RIO DE JANEIRO (JTA) – The terrorist group Hezbollah sent operatives to Brazil to commit attacks on diplomatic representatives of Israel, according to previously classified documents made public.
Latin America’s largest nation was targeted by the Lebanese terrorist group at least twice, most recently in 1989, the Correio Braziliense newspaper reported Saturday. Hezbollah operatives planned to kidnap Israeli diplomats in both the capital city of Brasilia and in Sao Paulo.
Until last month, the information had been restricted to the military and top-level officials in Brazil and Israel.
In 1976, the Israeli government sent an alert to its diplomatic missions and Brazil’s armed forces beefed up security at the Israeli Embassy.
In 1989, a comprehensive and detailed report included names and photographs of suspects and original telegrams exchanged between Israel and Brazil. In the midst of the investigation, Brazilian federal police officers found that one of the alleged terrorists was in the country.
A telegram sent by the Brazilian Ministry of Foreign Affairs to security forces on Aug. 16, 1989, warned that a Hezbollah terrorist was “on the way to entering the country to commit an attempt against that diplomatic mission and its members.” In the same message, the ministry warned about the presence of “another terrorist” on Brazilian soil, according to the newspaper.
Faced with such a scenario, the ministry called for “urgent” reinforcement of security around the Israeli Embassy and the residences of the ambassador and four Israeli diplomats.

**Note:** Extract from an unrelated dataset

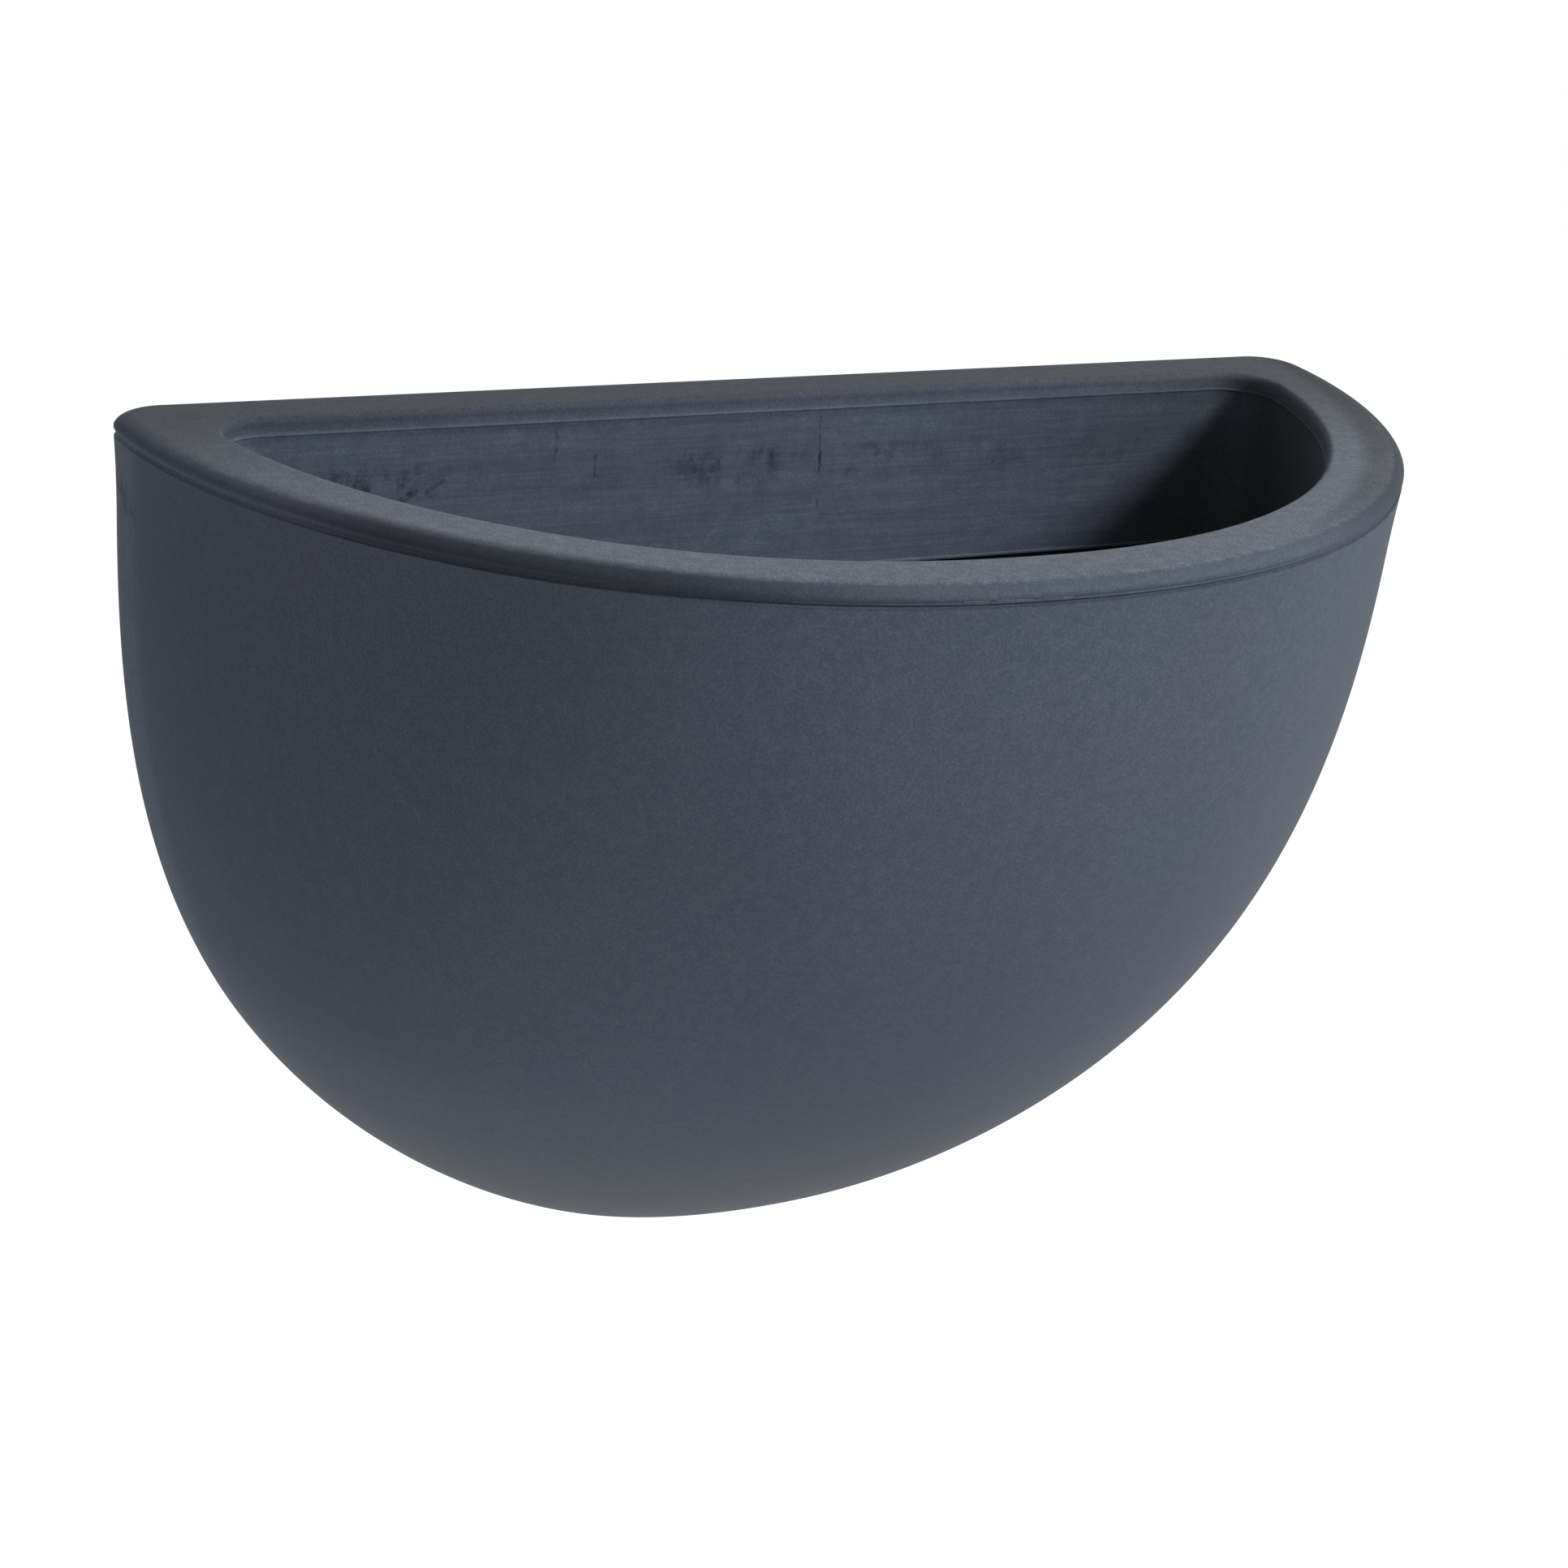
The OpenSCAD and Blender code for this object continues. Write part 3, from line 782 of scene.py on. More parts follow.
def bead_bands(s):
    """The groove, the bead's side, which rolls in towards the fine line, and its rounded top."""
    r, up = s.r, s.up
    bead, roll, bead_foot = r["Bead out"], r["Bead roll"], r["Bead height"]
    groove, line = r["Groove height"], r["Line height"]
    rounding, drop = r["Outer rounding"], r["Outer drop"]
    at_back = r["Back rounding"] / rounding

    # The groove runs out towards the left end
    curve_share = (s.along - s.curve_starts) / (1 - s.curve_starts)
    groove_depth = r["Groove depth"] * (s.across > 0.5).greatest(
        curve_share.ramp(*GROOVE_GROWS, GROOVE_LEAST))

    side_foot, side_top = bead_foot - line * 0.5, drop * TOP_SHEET
    line_place = ((up * (side_foot - side_top) - line / 2) / (line / 2)).size()
    rise = (1 - up.blend(side_foot, side_top) / drop).greatest(0.0)
    side_in = rounding * (1 - (1 - rise * rise) ** 0.5)
    turn_in = up.blend(r.wire.math("ARCSINE", 1 - side_top / drop), QUARTER_TURN)
    edge_in = rounding * (1 - turn_in.cos())
    return [
        (8, s.outer(bead_foot + groove - groove * up, up.blend(r["Flare"], bead - roll)
                    - groove_depth * (up * HALF_TURN).sin() ** 0.7)),
        (1, s.outer(up.blend(bead_foot, side_foot), bead - roll)),
        (14, s.outer(up.blend(side_foot, side_top), bead - side_in - roll * (1 - up) * (1 - up)
                     - r["Line depth"] * (1 - line_place * line_place).clamp(),
                     side_in * at_back)),
        (12, s.outer(drop * (1 - turn_in.sin()), bead - edge_in, edge_in * at_back)),
    ]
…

One month later, a new alert featured the names of four terrorists named by Israel as the executors of Hezbollah’s plan in Brasilia. According to Israel, the group intended to kidnap the country’s consul general in Sao Paulo or any diplomat who lived in Brasilia, with an eye toward negotiating for the release of Hezbollah prisoners in Israel.
The hunt for suspects and the security scheme surrounding the Israeli Embassy and its senior officials lasted one more month, when the Israeli intelligence service discovered that the four alleged terrorists had left Brazil for an unknown destination.
“This is an old story that sits in the past,” the Israeli consul in Sao Paulo, Dori Goren, told JTA. “However, we always need to be alert since Hezbollah has dormant cells in Latin America, there are large Shiite Muslim communities and there is the recent arrival of Syrian refugees. Today we don’t send alerts, there is no need to panic, but we are always vigilant for Israeli missions are a continuous target.”
In preparation for the 2016 Olympic Games in Rio, the state provided security for the head of Rio’s Jewish federation.
“There is always a first time, it has happened twice in Argentina and Brazil is not free of it,” Paulo Maltz told JTA, citing the Buenos Aires bombings of the Israeli Embassy in 1992 and the AMIA Jewish center in 1994.
“We’ll be on total alert,” added Maltz, who ended his term in December.